__Problem description__. Set down, exactly as they appear, the lines from the line holding "The FreeCAD and" through the line holding "thread: Thread = field(default_factory=Thread)", inclusive; output nothing outside that range.
═══ Excerpted records ═══
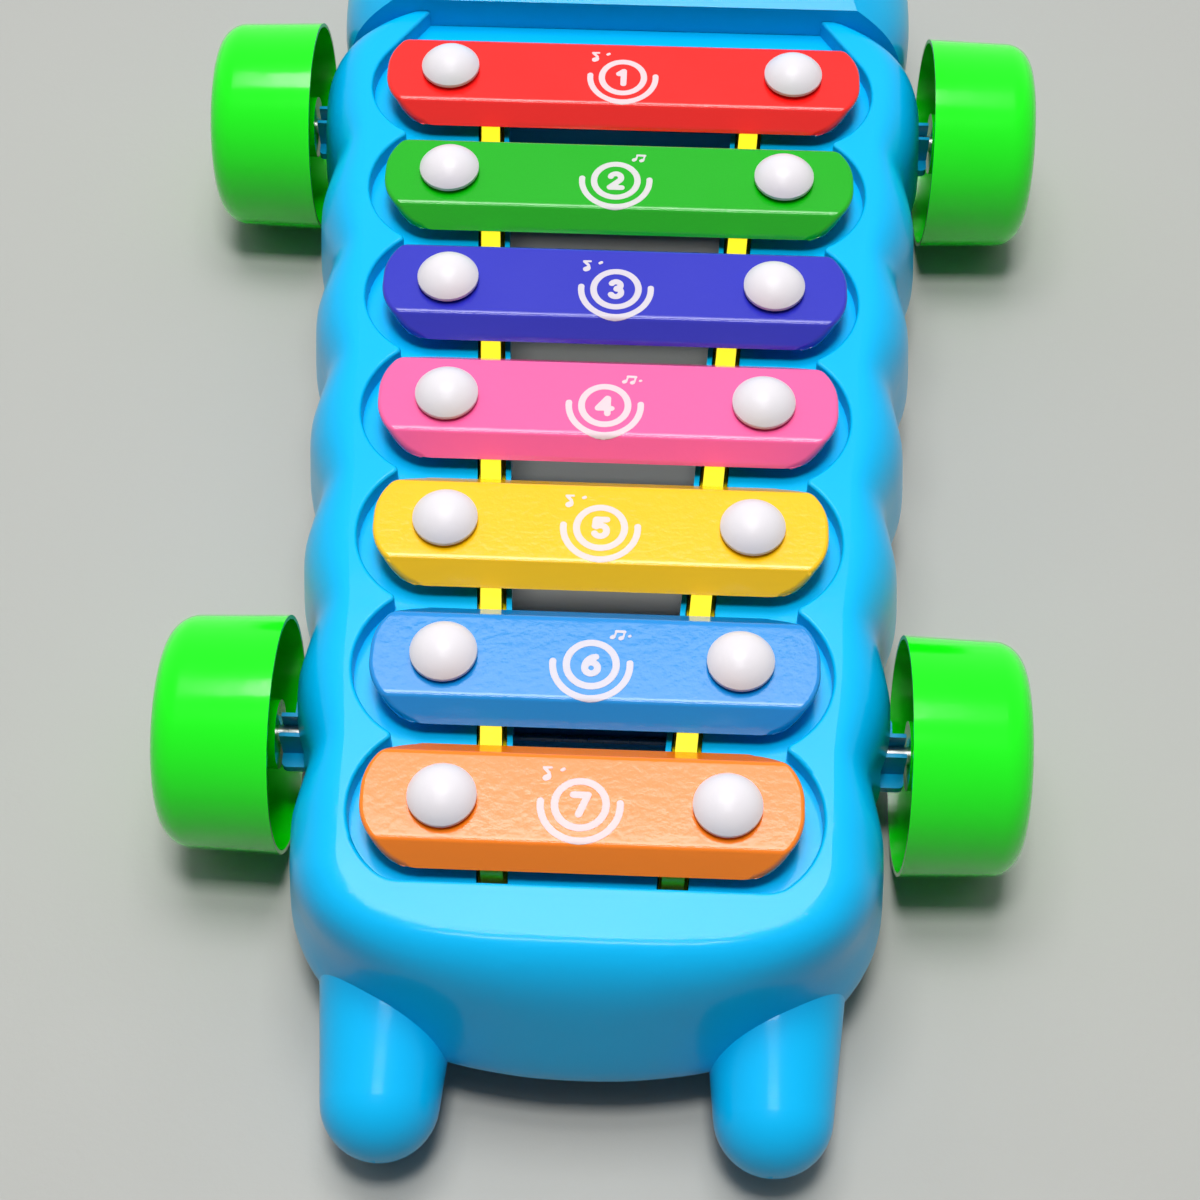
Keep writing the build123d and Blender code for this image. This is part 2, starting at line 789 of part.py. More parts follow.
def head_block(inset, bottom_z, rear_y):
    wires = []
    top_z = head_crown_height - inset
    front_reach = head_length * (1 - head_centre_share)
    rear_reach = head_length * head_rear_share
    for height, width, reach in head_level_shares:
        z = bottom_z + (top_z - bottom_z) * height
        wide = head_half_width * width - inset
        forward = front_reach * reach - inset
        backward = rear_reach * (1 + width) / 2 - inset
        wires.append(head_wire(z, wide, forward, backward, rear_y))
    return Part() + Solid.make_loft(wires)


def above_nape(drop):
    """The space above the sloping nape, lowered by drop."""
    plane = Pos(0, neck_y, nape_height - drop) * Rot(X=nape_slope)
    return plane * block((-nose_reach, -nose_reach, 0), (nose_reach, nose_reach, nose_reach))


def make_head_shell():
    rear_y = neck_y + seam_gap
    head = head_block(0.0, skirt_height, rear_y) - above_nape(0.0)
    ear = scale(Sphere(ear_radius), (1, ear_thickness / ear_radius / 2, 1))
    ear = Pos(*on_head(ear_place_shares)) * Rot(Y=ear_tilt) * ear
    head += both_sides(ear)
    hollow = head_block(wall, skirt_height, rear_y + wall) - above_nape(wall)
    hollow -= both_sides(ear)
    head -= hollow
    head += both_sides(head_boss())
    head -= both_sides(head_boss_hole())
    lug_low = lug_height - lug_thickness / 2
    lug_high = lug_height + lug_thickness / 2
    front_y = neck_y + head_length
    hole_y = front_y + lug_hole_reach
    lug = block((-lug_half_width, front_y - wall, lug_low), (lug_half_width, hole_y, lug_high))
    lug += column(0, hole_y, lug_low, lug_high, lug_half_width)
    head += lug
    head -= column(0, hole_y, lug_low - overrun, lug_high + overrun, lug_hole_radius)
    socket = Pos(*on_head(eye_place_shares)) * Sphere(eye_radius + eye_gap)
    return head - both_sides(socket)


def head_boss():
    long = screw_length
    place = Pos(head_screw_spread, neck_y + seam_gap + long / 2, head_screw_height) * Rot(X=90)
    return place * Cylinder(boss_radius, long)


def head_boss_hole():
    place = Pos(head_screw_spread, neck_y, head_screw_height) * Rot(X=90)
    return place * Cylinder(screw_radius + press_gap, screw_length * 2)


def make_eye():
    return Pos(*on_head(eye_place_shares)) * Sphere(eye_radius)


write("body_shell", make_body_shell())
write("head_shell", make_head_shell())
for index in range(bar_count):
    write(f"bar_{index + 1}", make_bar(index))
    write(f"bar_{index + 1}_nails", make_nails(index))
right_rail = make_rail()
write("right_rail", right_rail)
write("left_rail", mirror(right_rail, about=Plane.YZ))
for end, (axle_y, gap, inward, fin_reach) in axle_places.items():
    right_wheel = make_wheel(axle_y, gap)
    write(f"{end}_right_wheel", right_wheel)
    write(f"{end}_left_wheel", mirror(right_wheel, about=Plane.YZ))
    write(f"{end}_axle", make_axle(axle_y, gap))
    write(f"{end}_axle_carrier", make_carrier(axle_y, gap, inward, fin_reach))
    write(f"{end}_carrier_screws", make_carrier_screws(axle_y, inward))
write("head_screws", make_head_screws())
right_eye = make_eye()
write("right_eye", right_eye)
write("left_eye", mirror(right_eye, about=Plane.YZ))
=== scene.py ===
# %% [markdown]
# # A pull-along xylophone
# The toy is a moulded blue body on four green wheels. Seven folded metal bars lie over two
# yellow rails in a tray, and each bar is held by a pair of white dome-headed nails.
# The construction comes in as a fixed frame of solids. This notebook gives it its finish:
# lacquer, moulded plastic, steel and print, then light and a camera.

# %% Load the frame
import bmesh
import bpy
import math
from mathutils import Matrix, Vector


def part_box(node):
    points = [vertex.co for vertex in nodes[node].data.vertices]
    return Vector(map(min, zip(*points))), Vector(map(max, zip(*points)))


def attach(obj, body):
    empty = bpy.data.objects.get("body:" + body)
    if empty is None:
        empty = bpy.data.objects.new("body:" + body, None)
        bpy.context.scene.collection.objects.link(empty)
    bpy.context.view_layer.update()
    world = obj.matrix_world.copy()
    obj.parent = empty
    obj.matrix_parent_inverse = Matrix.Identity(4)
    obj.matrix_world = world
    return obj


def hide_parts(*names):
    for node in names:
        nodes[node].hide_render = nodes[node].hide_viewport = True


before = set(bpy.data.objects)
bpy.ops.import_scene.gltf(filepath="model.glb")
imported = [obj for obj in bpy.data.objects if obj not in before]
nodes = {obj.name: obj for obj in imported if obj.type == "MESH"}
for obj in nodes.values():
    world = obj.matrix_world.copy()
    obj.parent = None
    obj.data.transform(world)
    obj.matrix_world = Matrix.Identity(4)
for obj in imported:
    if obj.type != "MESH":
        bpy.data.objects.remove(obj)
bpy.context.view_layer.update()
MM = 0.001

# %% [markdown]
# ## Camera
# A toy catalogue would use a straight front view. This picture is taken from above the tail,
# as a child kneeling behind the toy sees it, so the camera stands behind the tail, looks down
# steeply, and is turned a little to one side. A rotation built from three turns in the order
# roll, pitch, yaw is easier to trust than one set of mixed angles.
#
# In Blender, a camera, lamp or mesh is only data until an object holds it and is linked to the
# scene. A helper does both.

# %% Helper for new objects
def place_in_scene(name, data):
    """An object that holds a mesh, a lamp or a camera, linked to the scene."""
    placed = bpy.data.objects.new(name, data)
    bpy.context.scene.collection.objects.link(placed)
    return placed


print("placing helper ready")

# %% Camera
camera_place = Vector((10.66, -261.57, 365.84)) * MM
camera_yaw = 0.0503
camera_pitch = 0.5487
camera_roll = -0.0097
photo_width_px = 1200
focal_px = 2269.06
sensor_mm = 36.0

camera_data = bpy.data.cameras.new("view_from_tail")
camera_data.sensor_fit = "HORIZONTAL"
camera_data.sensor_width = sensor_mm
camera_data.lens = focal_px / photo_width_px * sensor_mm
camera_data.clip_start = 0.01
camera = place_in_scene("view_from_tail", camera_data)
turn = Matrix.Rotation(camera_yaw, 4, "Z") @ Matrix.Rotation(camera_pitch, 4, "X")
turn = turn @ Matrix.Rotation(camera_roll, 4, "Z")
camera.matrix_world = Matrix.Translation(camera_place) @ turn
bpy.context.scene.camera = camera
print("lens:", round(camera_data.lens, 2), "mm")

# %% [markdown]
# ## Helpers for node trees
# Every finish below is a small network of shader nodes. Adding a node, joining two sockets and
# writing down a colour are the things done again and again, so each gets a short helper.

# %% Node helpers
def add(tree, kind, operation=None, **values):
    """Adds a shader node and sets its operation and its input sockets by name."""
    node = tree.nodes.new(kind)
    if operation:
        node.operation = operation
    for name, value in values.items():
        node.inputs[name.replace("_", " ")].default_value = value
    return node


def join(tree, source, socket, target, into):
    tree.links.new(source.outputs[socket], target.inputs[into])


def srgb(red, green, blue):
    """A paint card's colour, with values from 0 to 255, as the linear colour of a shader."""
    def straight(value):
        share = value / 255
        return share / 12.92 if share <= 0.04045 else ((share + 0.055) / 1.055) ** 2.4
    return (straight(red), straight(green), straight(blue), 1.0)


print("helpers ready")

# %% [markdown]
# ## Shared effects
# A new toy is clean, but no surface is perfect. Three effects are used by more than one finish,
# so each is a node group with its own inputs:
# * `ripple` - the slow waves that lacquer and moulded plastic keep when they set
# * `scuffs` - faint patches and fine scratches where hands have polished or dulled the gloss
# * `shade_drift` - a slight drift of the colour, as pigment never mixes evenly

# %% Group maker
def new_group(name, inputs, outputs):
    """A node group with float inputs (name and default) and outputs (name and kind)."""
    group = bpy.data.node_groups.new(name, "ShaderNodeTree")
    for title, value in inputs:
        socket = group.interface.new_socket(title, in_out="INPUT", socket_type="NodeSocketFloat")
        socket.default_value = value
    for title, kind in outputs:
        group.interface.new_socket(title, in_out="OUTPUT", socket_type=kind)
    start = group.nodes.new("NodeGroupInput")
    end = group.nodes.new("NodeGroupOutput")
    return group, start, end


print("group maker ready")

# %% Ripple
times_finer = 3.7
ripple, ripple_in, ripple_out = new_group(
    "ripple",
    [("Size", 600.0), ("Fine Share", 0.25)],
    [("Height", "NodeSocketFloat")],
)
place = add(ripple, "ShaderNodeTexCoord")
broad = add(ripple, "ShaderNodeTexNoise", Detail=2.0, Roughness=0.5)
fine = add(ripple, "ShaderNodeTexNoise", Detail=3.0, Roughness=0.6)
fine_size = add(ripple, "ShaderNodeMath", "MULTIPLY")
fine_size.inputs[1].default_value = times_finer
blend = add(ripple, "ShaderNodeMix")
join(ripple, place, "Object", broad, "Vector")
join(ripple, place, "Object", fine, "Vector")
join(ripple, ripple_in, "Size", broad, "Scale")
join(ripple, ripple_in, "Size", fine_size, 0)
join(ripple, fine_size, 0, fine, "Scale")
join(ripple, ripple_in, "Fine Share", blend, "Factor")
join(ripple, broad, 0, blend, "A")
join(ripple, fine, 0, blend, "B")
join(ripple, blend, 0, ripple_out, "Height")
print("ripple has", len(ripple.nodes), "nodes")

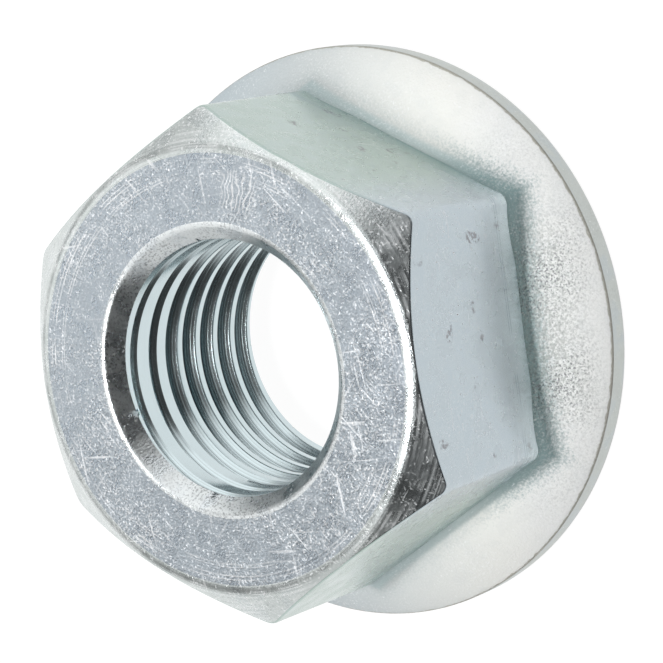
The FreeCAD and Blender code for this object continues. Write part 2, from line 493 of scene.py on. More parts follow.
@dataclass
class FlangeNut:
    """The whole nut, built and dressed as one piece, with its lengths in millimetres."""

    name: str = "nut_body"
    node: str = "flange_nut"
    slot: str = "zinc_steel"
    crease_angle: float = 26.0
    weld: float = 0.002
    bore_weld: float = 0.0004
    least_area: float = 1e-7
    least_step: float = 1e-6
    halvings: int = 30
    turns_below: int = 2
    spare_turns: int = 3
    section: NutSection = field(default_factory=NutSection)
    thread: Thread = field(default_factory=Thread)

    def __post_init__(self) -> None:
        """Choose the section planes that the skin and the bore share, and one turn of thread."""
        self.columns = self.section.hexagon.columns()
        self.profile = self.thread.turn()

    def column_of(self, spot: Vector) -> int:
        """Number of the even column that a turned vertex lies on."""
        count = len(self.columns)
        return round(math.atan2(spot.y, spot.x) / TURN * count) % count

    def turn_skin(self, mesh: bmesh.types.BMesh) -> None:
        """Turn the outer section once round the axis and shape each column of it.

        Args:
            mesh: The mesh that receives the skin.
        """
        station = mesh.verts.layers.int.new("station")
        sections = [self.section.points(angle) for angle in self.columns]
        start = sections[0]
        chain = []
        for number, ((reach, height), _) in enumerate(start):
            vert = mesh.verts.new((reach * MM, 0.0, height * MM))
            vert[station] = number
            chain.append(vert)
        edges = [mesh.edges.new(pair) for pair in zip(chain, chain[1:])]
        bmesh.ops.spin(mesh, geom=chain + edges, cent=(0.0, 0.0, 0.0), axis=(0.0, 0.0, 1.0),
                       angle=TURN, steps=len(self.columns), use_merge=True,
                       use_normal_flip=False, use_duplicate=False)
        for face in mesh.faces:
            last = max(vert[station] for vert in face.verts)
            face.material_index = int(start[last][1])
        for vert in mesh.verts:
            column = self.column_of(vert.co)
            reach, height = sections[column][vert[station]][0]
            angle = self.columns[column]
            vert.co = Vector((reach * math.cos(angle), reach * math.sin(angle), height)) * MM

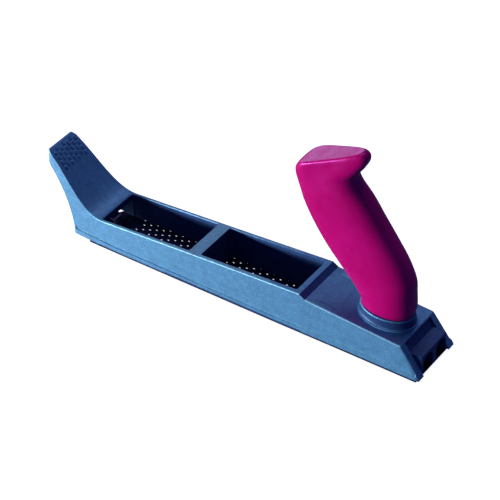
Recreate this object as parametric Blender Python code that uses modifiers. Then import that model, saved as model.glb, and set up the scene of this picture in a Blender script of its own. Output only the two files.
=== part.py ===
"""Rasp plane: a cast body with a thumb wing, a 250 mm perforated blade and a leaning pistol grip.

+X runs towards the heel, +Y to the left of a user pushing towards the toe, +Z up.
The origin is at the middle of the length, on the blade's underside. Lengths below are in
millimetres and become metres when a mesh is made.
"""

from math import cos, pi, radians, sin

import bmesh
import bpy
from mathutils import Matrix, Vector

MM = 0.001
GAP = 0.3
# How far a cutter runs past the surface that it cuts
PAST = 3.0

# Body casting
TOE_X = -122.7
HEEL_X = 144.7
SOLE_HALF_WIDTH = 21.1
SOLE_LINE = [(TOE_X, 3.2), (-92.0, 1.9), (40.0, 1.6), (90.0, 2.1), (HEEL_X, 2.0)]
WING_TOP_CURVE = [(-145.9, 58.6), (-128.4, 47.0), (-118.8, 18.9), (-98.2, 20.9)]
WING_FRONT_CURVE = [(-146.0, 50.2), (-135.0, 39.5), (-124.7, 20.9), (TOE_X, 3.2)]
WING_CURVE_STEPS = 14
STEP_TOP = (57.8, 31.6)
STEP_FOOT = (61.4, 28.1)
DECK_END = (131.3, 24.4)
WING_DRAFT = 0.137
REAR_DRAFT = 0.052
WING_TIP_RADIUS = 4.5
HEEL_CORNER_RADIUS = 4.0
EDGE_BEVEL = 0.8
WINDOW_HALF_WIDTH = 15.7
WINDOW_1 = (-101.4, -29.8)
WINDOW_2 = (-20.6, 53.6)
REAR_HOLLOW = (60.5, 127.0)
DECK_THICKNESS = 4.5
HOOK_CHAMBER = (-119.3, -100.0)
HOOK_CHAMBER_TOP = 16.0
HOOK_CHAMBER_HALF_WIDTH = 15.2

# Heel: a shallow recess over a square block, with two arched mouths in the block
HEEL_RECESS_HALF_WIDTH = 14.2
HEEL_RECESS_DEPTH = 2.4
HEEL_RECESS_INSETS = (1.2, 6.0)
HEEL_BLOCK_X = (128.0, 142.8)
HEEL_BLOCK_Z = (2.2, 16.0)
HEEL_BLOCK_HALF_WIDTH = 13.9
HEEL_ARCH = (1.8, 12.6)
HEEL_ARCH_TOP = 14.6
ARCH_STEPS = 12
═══
__Exercise output__.
The FreeCAD and Blender code for this object continues. Write part 2, from line 493 of scene.py on. More parts follow.
@dataclass
class FlangeNut:
    """The whole nut, built and dressed as one piece, with its lengths in millimetres."""

    name: str = "nut_body"
    node: str = "flange_nut"
    slot: str = "zinc_steel"
    crease_angle: float = 26.0
    weld: float = 0.002
    bore_weld: float = 0.0004
    least_area: float = 1e-7
    least_step: float = 1e-6
    halvings: int = 30
    turns_below: int = 2
    spare_turns: int = 3
    section: NutSection = field(default_factory=NutSection)
    thread: Thread = field(default_factory=Thread)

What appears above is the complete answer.